But wait – before you use this as an excuse to live in actual squalor (looking at you, mystery Tupperware in the fridge), there’s method to the madness. Here’s my survival kit for thriving in beautiful disarray:
1. The “Jenga Tower” Prioritization Method
Instead of rigid schedules that crumble by 10 AM, I stack tasks like precarious Jenga blocks. Need to finish a project? That’s the base block. Social media scrolling? Top of the tower – if everything else stays up, I earn that dopamine hit. This works because our brains respond better to “if-then” rewards than abstract goals (shoutout to neuroscientist Tali Sharot’s research on motivation).
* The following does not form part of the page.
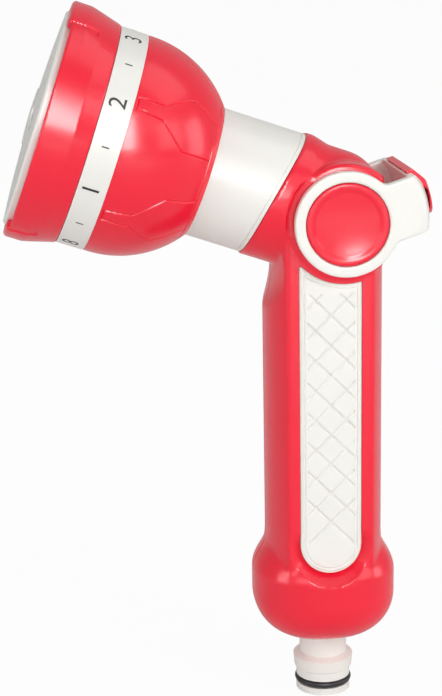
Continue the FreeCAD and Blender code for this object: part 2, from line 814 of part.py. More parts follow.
# ---- neck
def make_neck():
    plate_start = neck_end - plate_thickness
    root = rod(neck_root_radius, neck_root, neck_end)
    front = rod(neck_radius, neck_root, neck_end).cut(collar_edge_form(collar_gap))
    line_start = collar_gap + neck_line_offset
    line = collar_edge_form(line_start + neck_line_width).cut(collar_edge_form(line_start))
    skin = pipe(neck_radius - neck_line_depth, neck_radius + 1, neck_root, neck_end)
    front = front.cut(line.common(skin))
    neck = root.fuse(front)
    neck = neck.cut(rod(neck_root_radius - neck_wall, neck_root - 1, neck_step))
    neck = neck.cut(rod(neck_radius - neck_wall, neck_step, plate_start))
    hub_post = rod(dial_screw_radius + neck_wall, neck_end - dial_screw_bite - neck_wall, neck_end)
    port_boss = rod(seal_radius + 1.7, pocket_end - 2, neck_end, port_circle)
    detent_end = neck_end - detent_ball_radius - detent_spring_length - 1
    detent_boss = rod(detent_ball_radius + 1.6, detent_end - 1.5, neck_end, detent_circle)
    detent_boss.rotate(Vector(), Vector(0, 0, 1), 180 + turn_step / 2)
    inside = rod(neck_radius - neck_wall, neck_step, neck_end)
    bosses = fuse_all([hub_post, port_boss, detent_boss]).common(inside)
    neck = neck.fuse(bosses)
    neck = neck.cut(rod(dial_screw_radius, neck_end - dial_screw_bite, neck_end + 1))
    neck = neck.cut(rod(seal_radius + seat_gap, pocket_end, neck_end + 1, port_circle))
    neck = neck.cut(rod(seal_bore, pocket_end - 5, neck_end, port_circle))
    pocket = rod(detent_ball_radius + running_fit, detent_end, neck_end + 1, detent_circle)
    pocket.rotate(Vector(), Vector(0, 0, 1), 180 + turn_step / 2)
    neck = neck.cut(pocket)
    neck = neck.cut(pipe(neck_root_radius - groove_fall, neck_radius + 1,
                         groove_start, groove_start + groove_length))
    save("neck_barrel", put(neck.removeSplitter(), head_place))
    seal = pipe(seal_bore, seal_radius, seal_face - seal_length, seal_face, port_circle)
    save("port_seal", put(seal, head_place))
    spring_radius = (seal_radius + seal_bore) / 2
    spring = coil(spring_radius, port_spring_wire, pocket_end,
                  seal_face - seal_length - pocket_end, port_spring_turns, port_circle)
    save("port_spring", put(spring, head_place))
    ball_centre = seal_face - detent_ball_radius
    ball = Part.makeSphere(detent_ball_radius, Vector(detent_circle, 0, ball_centre))
    ball.rotate(Vector(), Vector(0, 0, 1), 180 + turn_step / 2)
    save("detent_ball", put(ball, head_place))
    spring = coil(detent_ball_radius * 0.6, detent_spring_wire, detent_end,
                  ball_centre - detent_ball_radius * 0.8 - detent_end, detent_spring_turns, detent_circle)
    spring.rotate(Vector(), Vector(0, 0, 1), 180 + turn_step / 2)
    save("detent_spring", put(spring, head_place))


def make_bulkhead():
    end = bulkhead_start + bulkhead_thickness
    plate = rod(neck_root_radius - neck_wall - running_fit, bulkhead_start, end)
    socket = rod(outlet_radius + bulkhead_socket_wall, bulkhead_start, outlet_end)
    bulkhead = plate.fuse(socket).cut(rod(outlet_radius + running_fit, 0, outlet_end + 1)).removeSplitter()
    save("neck_bulkhead", put(bulkhead, head_place))
    section = outlet_ring_section - running_fit
    ring = o_ring(outlet_radius - section / 2, section, outlet_ring_station)
    save("bulkhead_seal", put(ring, head_place))


def make_dial_screw():
    head_start = web_end + running_fit + dial_washer_thickness
    head = rod(dial_screw_head, head_start, head_start + dial_screw_head_height)
    shank = rod(dial_screw_radius, neck_end - dial_screw_bite, head_start)
    arm = dial_screw_head * 0.65
    slot = block((-arm, arm), (-0.5, 0.5), (head_start + dial_screw_head_height / 2, head_start + 9))
    cross = slot.copy()
    cross.rotate(Vector(), Vector(0, 0, 1), 90)
    save("dial_screw", put(head.fuse(shank).cut(slot.fuse(cross)).removeSplitter(), head_place))
    washer = pipe(dial_screw_radius + running_fit, dial_washer_radius, web_end + running_fit, head_start)
    save("dial_washer", put(washer, head_place))


# ---- dial head
def make_dome():
    opening = neck_radius + slide_gap
    inner = dome_radius - dome_wall
    opening_outer = dome_centre - math.sqrt(dome_radius ** 2 - opening ** 2)
    opening_inner = dome_centre - math.sqrt(inner ** 2 - opening ** 2)
    seat = math.sqrt(dome_radius ** 2 - (band_start - dome_centre) ** 2)
    middle = dome_radius * math.sqrt(0.5)
    inner_middle = inner * math.sqrt(0.5)
    dome = turned([(opening, opening_outer, (middle, dome_centre - middle)),
                   (seat, band_start), (sleeve_radius, band_start), (sleeve_radius, sleeve_end),
                   (sleeve_bore, sleeve_end), (sleeve_bore, dome_centre + 1),
                   (inner, dome_centre, (inner_middle, dome_centre - inner_middle)),
                   (opening, opening_inner)])
    save("head_dome", put(dome, head_place))


def make_band():
    inner = sleeve_radius + running_fit
    end = band_start + band_width - 2 * running_fit
    band = pipe(inner, band_radius, band_start + running_fit, end)
    save("label_band", put(band, head_place))


def make_rim():
    start = band_start + band_width
    inner = sleeve_radius + running_fit
    lip = face_radius + seat_gap
    rim = turned([(inner, start), (rim_foot_radius, start), (rim_radius - rim_round, rim_taper_end),
                  (rim_radius, rim_taper_end + rim_swell), (rim_radius, rim_end - rim_round),
                  (rim_radius - rim_round, rim_end), (lip, rim_end), (lip, sleeve_end + seat_gap),
                  (inner, sleeve_end + seat_gap)])
    recess = Part.makeCylinder(rim_radius + 2, rim_end - recess_start + 1, Vector(0, 0, recess_start),
                               Vector(0, 0, 1), recess_angle)
    recess = recess.cut(rod(rim_radius - recess_depth, recess_start - 1, recess_end))
    rim = rim.cut(Part.makeCompound(around(recess, 2, 90 - recess_angle / 2)))
    save("rim_ring", put(rim, head_place))


def chamber_room(start, end):
    """Eight wedge-shaped chambers, as solids to cut away."""
    ring = pipe(chamber_inner, chamber_outer, start, end)
    plate = block((0, chamber_outer + 1), (-chamber_wall / 2, chamber_wall / 2), (start, end))
    spokes = around(plate, chamber_count, turn_step / 2)
    return ring.cut(spokes[0].multiFuse(spokes[1:]))


def make_manifold():
    outer = sleeve_bore - 2 * seat_gap
    body = turned([(0, manifold_rear), (manifold_radius, manifold_rear), (manifold_radius, web_end),
                   (outer, manifold_floor), (outer, manifold_end), (0, manifold_end)])
    body = body.cut(chamber_room(manifold_floor, manifold_end + 1))
    ports = around(rod(dial_port_radius, manifold_rear - 1, manifold_floor + 1, port_circle), chamber_count)
    reach = seal_face + dimple_depth
    dimple_radius = detent_ball_radius + 0.2
    dimple = Part.makeSphere(dimple_radius, Vector(detent_circle, 0, reach - dimple_radius + 0.15))
    dimples = around(dimple, chamber_count, turn_step / 2)
    body = body.cut(Part.makeCompound(ports)).cut(Part.makeCompound(dimples))
    body = body.cut(rod(dial_screw_radius + running_fit + bush_wall, manifold_rear - 1, web_end + 1))
    body = body.cut(rod(dial_washer_radius + slide_gap, web_end, manifold_end + 1))
    save("water_manifold", put(body, head_place))
    bush = pipe(dial_screw_radius + running_fit, dial_screw_radius + running_fit + bush_wall,
                manifold_rear, web_end)
    save("dial_bush", put(bush, head_place))
    gasket = rod(outer, manifold_end, manifold_end + gasket_thickness)
    gasket = gasket.cut(chamber_room(manifold_end - 1, manifold_end + gasket_thickness + 1))
    gasket = gasket.cut(rod(dial_washer_radius + slide_gap, manifold_end - 1, face_front))
    save("face_gasket", put(gasket, head_place))


def nozzle_holes():
    """One spray pattern per chamber: hole radius, share of the chamber's depth, degrees aside."""
    start, end = face_front - face_thickness - 1, face_front + face_crown + 1
    near = chamber_inner + nozzle_margin
    far = chamber_outer - nozzle_edge
    patterns = {
        "shower": [(0.55, 0.0, 0), (0.55, 0.33, -12), (0.55, 0.33, 12), (0.55, 0.67, -12),
                   (0.55, 0.67, 0), (0.55, 0.67, 12), (0.55, 1.0, -14), (0.55, 1.0, -4.7),
                   (0.55, 1.0, 4.7), (0.55, 1.0, 14)],
        "jet": [(1.7, 0.48, 0)],
        "cone": [(0.9, 0.2, 0), (0.9, 0.8, -9), (0.9, 0.8, 9)],
        "flat": [(0.8, share, 0) for share in (0.2, 0.34, 0.48, 0.62, 0.76)],
        "soaker": [(1.3, 0.15, 0), (1.3, 0.52, -9), (1.3, 0.52, 9), (1.3, 0.9, 0)],
        "mist": [(0.4, 0.15, 0), (0.4, 0.62, -10), (0.4, 0.62, 10), (0.4, 1.0, 0)],
        "centre": [(2.4, 0.38, 0)],
        "full": [(0.8, 0.15, 0), (0.8, 0.52, -10), (0.8, 0.52, 10), (0.8, 0.9, -12),
                 (0.8, 0.9, 0), (0.8, 0.9, 12)],
    }
    holes = []
    for index, pattern in enumerate(patterns.values()):
        for radius, share, aside in pattern:
            hole = rod(radius, start, end, near + share * (far - near))
            hole.rotate(Vector(), Vector(0, 0, 1), index * turn_step + aside)
            holes.append(hole)
    return holes


def make_face():
    start = face_front - face_thickness
    edge_round = 0.5
    edge = face_radius - edge_round
    crown = face_front + face_crown
    face = turned([(0, start), (face_radius, start), (face_radius, face_front - edge_round),
                   (edge, face_front, bow(edge, face_front, crown)), (0, crown)])
    face = face.cut(Part.makeCompound(nozzle_holes()))
    land = rod(face_cap_radius + seat_gap, face_front, crown + 1)
    face = face.cut(land).cut(rod(face_cap_spigot + running_fit, start - 1, crown))
    save("face_plate", put(face, head_place))
    shoulder = crown + face_cap_height * 0.4
    top = crown + face_cap_height
    cap = turned([(0, start), (face_cap_spigot, start), (face_cap_spigot, face_front),
                  (face_cap_radius, face_front),
                  (face_cap_radius, shoulder, bow(face_cap_radius, shoulder, top)), (0, top)])
    save("face_cap", put(cap, head_place))


make_shells()
make_shell_screws()
make_panels()
make_yoke()
make_hub_caps()
make_hub_screws()
make_plug()
make_valve_body()
make_valve_seats()
make_tube()
make_inlet()
make_neck()
make_bulkhead()
make_dial_screw()
make_dome()
make_band()
make_rim()
make_manifold()
make_face()
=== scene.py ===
import json
import math

import bmesh
import bpy
from mathutils import Matrix, Vector, kdtree


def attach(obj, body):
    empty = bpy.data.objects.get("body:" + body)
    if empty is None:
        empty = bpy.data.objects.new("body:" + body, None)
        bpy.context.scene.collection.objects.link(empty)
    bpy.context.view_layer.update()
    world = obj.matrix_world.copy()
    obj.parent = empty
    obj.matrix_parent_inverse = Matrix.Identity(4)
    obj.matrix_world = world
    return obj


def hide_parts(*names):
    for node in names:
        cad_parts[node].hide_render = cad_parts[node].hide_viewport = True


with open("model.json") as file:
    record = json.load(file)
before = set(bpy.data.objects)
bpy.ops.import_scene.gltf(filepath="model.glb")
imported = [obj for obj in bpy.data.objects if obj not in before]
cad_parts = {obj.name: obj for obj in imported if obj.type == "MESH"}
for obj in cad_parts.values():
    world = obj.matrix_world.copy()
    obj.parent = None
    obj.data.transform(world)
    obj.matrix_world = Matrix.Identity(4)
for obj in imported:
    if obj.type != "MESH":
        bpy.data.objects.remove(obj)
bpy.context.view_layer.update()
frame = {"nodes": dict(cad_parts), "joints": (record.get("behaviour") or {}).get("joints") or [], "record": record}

toMetres = Matrix.Scale(0.001, 4)
jointByName = {joint["name"]: joint for joint in frame["joints"]}
pivot = Vector(jointByName["lever_swing"]["pos_m"]) * 1000  # millimetres from here on
headAxis = Vector(jointByName["dial_turn"]["axis"]).normalized()
sideAxis = Vector((0, 1, 0))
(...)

2. Controlled Avalanche Time Management
Forget Pomodoro – I work in “avalanche bursts.” 90 minutes of hyperfocus (Adderall-free, just sheer panic adrenaline), followed by 30 minutes of aggressively horizontal Netflix time. According to the Draugiem Group study, the 52/17 work/break ratio increases productivity, but let’s be real – sometimes you need extra minutes to mourn that text you shouldn’t have sent.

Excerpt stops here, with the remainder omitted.